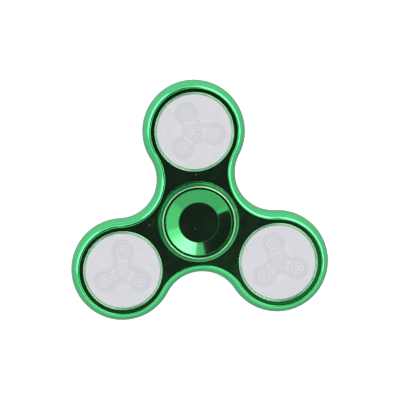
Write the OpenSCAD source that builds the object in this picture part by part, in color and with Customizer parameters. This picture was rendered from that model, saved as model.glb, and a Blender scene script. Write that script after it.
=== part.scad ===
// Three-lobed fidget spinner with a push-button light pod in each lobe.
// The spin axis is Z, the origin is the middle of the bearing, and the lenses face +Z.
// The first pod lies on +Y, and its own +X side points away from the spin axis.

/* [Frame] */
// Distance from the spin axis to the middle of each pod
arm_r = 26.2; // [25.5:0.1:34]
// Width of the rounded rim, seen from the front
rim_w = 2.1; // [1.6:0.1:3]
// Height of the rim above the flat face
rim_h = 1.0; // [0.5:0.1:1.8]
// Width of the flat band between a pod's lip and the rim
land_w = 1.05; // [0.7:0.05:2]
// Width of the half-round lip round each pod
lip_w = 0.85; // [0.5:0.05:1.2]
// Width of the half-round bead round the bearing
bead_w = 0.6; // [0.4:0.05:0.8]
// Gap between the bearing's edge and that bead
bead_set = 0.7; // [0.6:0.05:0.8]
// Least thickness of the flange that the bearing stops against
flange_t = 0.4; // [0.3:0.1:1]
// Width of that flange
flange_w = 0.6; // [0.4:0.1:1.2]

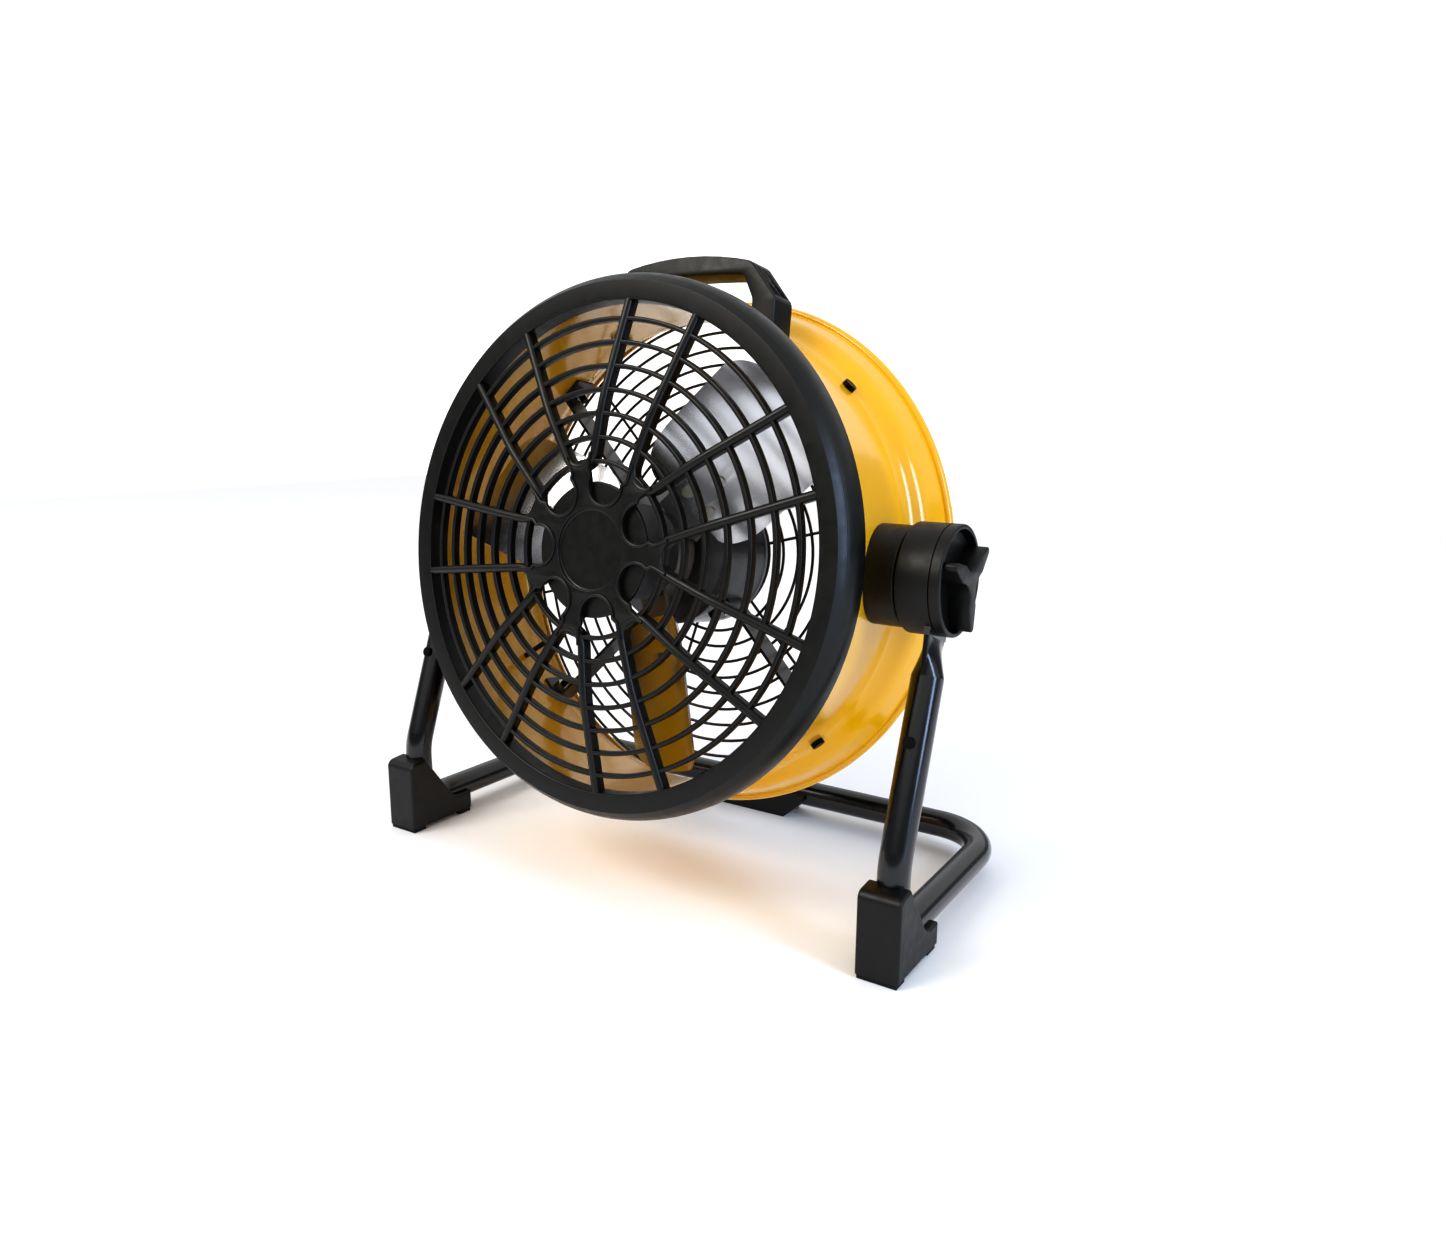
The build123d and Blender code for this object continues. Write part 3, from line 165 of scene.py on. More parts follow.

────────────────────────────────────────

• _EXERCISE TASK_
Using the data above, output each line exactly.

• _RESULT OF THIS TASK_
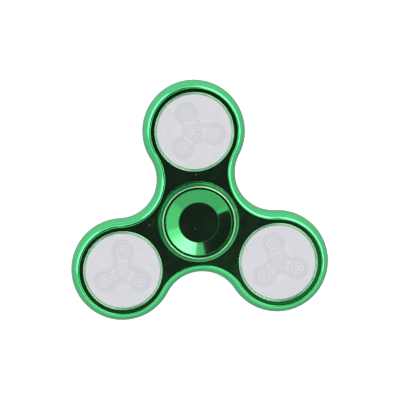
Write the OpenSCAD source that builds the object in this picture part by part, in color and with Customizer parameters. This picture was rendered from that model, saved as model.glb, and a Blender scene script. Write that script after it.
=== part.scad ===
// Three-lobed fidget spinner with a push-button light pod in each lobe.
// The spin axis is Z, the origin is the middle of the bearing, and the lenses face +Z.
// The first pod lies on +Y, and its own +X side points away from the spin axis.

/* [Frame] */
// Distance from the spin axis to the middle of each pod
arm_r = 26.2; // [25.5:0.1:34]
// Width of the rounded rim, seen from the front
rim_w = 2.1; // [1.6:0.1:3]
// Height of the rim above the flat face
rim_h = 1.0; // [0.5:0.1:1.8]
// Width of the flat band between a pod's lip and the rim
land_w = 1.05; // [0.7:0.05:2]
// Width of the half-round lip round each pod
lip_w = 0.85; // [0.5:0.05:1.2]
// Width of the half-round bead round the bearing
bead_w = 0.6; // [0.4:0.05:0.8]
// Gap between the bearing's edge and that bead
bead_set = 0.7; // [0.6:0.05:0.8]
// Least thickness of the flange that the bearing stops against
flange_t = 0.4; // [0.3:0.1:1]
// Width of that flange
flange_w = 0.6; // [0.4:0.1:1.2]

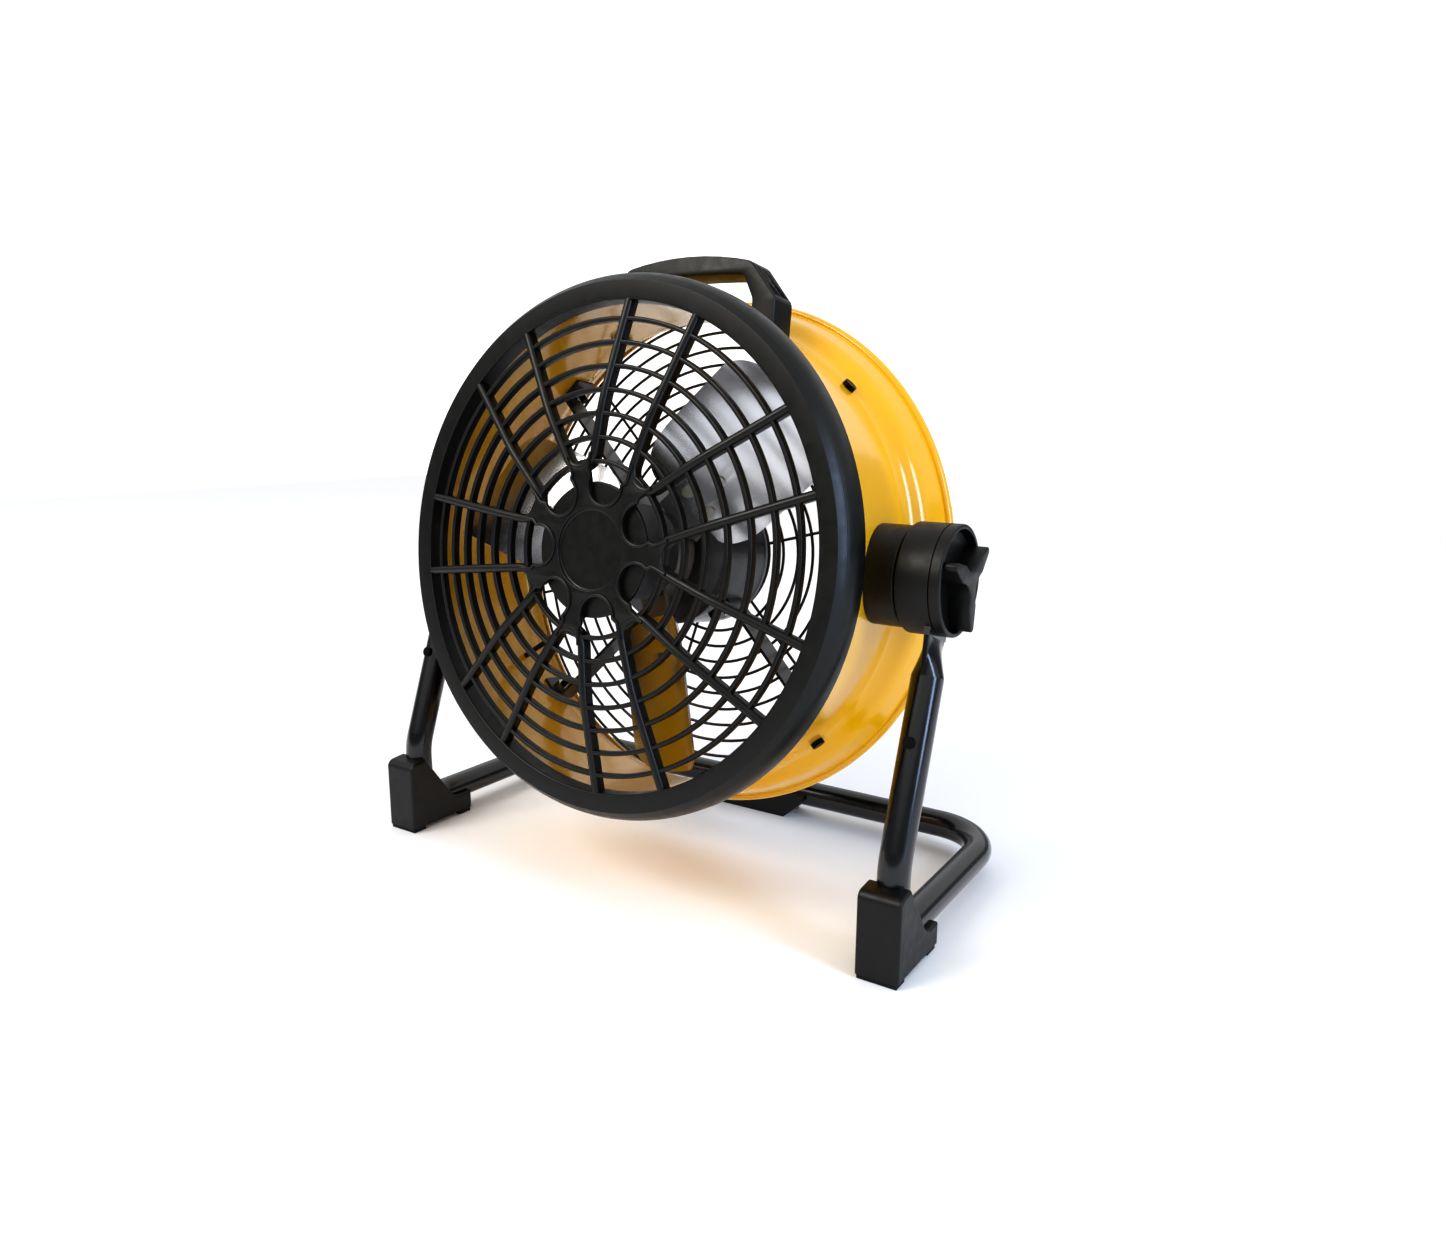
The build123d and Blender code for this object continues. Write part 3, from line 165 of scene.py on. More parts follow.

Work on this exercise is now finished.